Il ne suffit pas d'adopter une philosophie de l’investissement parfaite : encore faut-il la mettre en pratique sans commettre d’erreurs.

L'une des questions clés auxquelles un investisseur doit répondre dans le cadre de la gestion de son portefeuille est de savoir quand, et à quelle fréquence, il convient de ramener ses placements à leurs pondérations cibles.

Bien qu'il s'agisse d’un point à la fois important et fortement débattu, nous n'avons trouvé aucun travail universitaire étayant la thèse selon laquelle il existe un créneau de rééquilibrage idéal.

Par conséquent, si nous restons ouverts à l’idée de découvrir une approche systématique fiable du rééquilibrage de portefeuille, nous pensons que ce processus nécessite une réflexion approfondie et que toute politique de meilleure exécution doit rester adaptable.

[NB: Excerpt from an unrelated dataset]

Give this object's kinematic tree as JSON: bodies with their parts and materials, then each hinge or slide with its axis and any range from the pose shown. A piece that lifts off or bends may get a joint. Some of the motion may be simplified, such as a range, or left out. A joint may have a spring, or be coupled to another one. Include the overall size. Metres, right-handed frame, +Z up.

Le point à retenir, dans le cadre d’un portefeuille diversifié, est que les prix des actifs évoluent dans des directions différentes, notamment lorsque l’allocation est répartie à travers des actifs présentant une corrélation négative – actions et obligations, par exemple.

Cette caractéristique des marchés financiers peut contribuer à réduire la volatilité d'un portefeuille dont l'allocation est bien ventilée à travers les classes d'actifs, même si cela réduit l’exposition à nos meilleures idées. Il peut alors s’ensuivre un décalage entre l'allocation souhaitée et la réalité.

Le rééquilibrage joue donc un rôle essentiel dans une philosophie d’investissement fondée sur la valorisation. En l'absence d’intervention, nos expositions ne reflèteront pas nos meilleures idées.

Cependant, un rééquilibrage trop agressif ou trop fréquent expose le portefeuille à une rotation inutile (assortie de frais et de taxes) et à un frein potentiel à la performance. Dans la pratique, si Warren Buffett est passé maître en la matière, de nombreux autres investisseurs échouent lamentablement en cherchant à renforcer des positions qui connaissent un déclin structurel.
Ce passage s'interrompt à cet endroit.